La pista ciclabile è vietata alle pecore Lungo l'Adige i cartelli «Divieto di transumanza»
Mai più pecore lungo il fiume Adige. Ma, soprattutto, mai più transumanza, quel rito di spostamento delle greggi che tanto piace ai bambini e ai turisti e poco ai ciclisti. Tant'è che i Bacini montani hanno vietato l'accesso alla pista ciclabile agli ovini. E il cartello è chiaro: «Divieto di transumanza», ben visibile sul nastro d'asfalto riservato alle bici e ai pedoni ma pure «divieto di pascolo» sulle roste dell'Adige. In questo caso, però, i lanosi quadrupedi non sono i benvenuti perché la Provincia sta riseminando l'erba dopo aver letteralmente disboscato le rive.

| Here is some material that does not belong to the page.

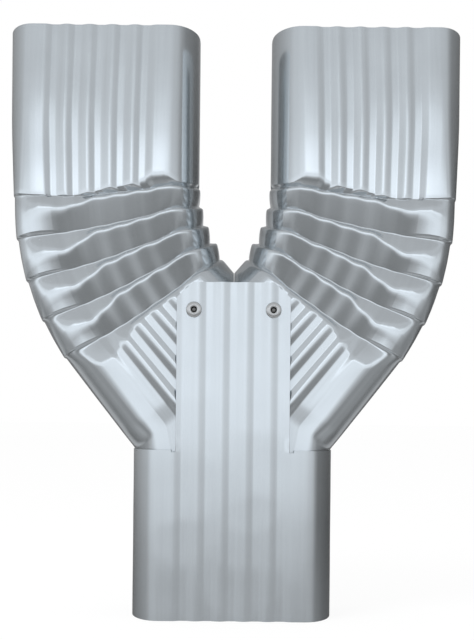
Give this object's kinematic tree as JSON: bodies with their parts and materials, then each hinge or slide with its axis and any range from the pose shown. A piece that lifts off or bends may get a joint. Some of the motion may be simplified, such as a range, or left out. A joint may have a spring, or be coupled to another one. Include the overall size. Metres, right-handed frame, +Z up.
{
  "type": "downpipe branch",
  "caption": "Two crimped downpipe elbows joined side by side into one straight corrugated outlet, riveted through its tongues; merges two downpipes into one.",
  "frame": {"origin": "middle of the outlet rim, on the plane it stands on", "axes": "+Z up along the outlet pipe to the two inlets, +X across the two legs, -Y the front with its tongue and rivets"},
  "size_m": [0.1868, 0.0594, 0.24],
  "materials": {
    "coated_sheet": "satin silver coat on thin sheet",
    "rivet_aluminium": "plain, lightly domed head",
    "mandrel_steel": "dull broken stem"
  },
  "bodies": {
    "root": {"outlet_pipe": "coated_sheet", "left_elbow": "coated_sheet", "right_elbow": "coated_sheet", "front_left_rivet": "rivet_aluminium", "front_right_rivet": "rivet_aluminium", "rear_left_rivet": "rivet_aluminium", "rear_right_rivet": "rivet_aluminium", "front_left_mandrel": "mandrel_steel", "front_right_mandrel": "mandrel_steel", "rear_left_mandrel": "mandrel_steel", "rear_right_mandrel": "mandrel_steel"}
  },
  "joints": []
}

Al di là di tutto, comunque, le pecore sono bandite e, come detto, i pastori del Basso Trentino non potranno più impegnare a tratti la ciclopista per muoversi con animali e pure asini e cani al seguito. E pensare che la transumanza, antichissima pratica di allevamento preservata dalle comunità dei territori rurali, è addirittura candidata a diventare patrimonio culturale immateriale dell'umanità Unesco. La richiesta è stata presentata ufficialmente a Parigi dall'Italia, Paese capofila della proposta insieme a Grecia e Austria. Il ministero delle politiche agricole, che ha coordinato la redazione del dossier di candidatura, conferma che è stato formalmente avviato il processo di valutazione internazionale che porterà alla decisione da parte del comitato di governo dell'Unesco nel novembre 2019.
Insomma, a Parigi è stato avviato l'iter per la valutazione della sollecitazione partita dal ministero e dal Molise - ed alla quale si sono unite, come detto, Austria e Grecia - per premiare un lavoro duro e popolare che esalta le nostre tradizioni pastorali. Dalle valli del Trentino e del Sudtirolo al Tavoliere delle Puglie ed alla Sardegna, stiamo parlando di una ricchezza tenuta in piedi da 60 mila allevamenti di ovini, con 7,2 milioni di pecore, che ora cerca riconoscimento mondiale per il suo legame con la comunità e il territorio. Ma che, ahimè, non si potrà più ammirare lungo il nostro grande fiume, specie in Vallagarina, perché la pratica è stata vietata con tanto di segnali di «stop sheeps» disseminati lungo la pista ciclabile.
Il «niet» drastico e inequivocabile, però, potrebbe essere revocato se davvero la transumanza finisse sotto l'ombrello protettivo dell'Unesco diventando patrimonio dell'umanità. Per buona pace, in quel caso, dei ciclisti da corsa che mal sopportano pecore, asini, cani e perfino i pastori con i quali spesso e volentieri si prendono a male parole.
Lo spettacolo della natura in movimento, del lento passaggio di greggi e uomini che da secoli si può ammirare lungo i fiumi, è dunque interdetto. Perché la ciclopista è, appunto, una ciclopista. Ma l'Unesco, come detto, potrebbe gicoare il jolly e restituire il tracciato alle pecore. Soprattutto potrebbe inserire la tansumanza nelle eccellenze planetarie da tutelare come tali. Il progetto di candidatura della «Transumanza patrimonio dell'umanità», d'altro canto, non è certo nato ieri. Le pratiche sono infatti state avviate nel 2015 per iniziativa di un gruppo di azione locale molisano che ha riunito tutti i pastori transumanti locali, cui si sono aggiunti i colleghi di altre regioni italiane. L'anno scorso, poi, si è inserito il ministero delle politiche agricole che ha dato pieno sostegno al progetto coinvolgendo pure Austria e Grecia.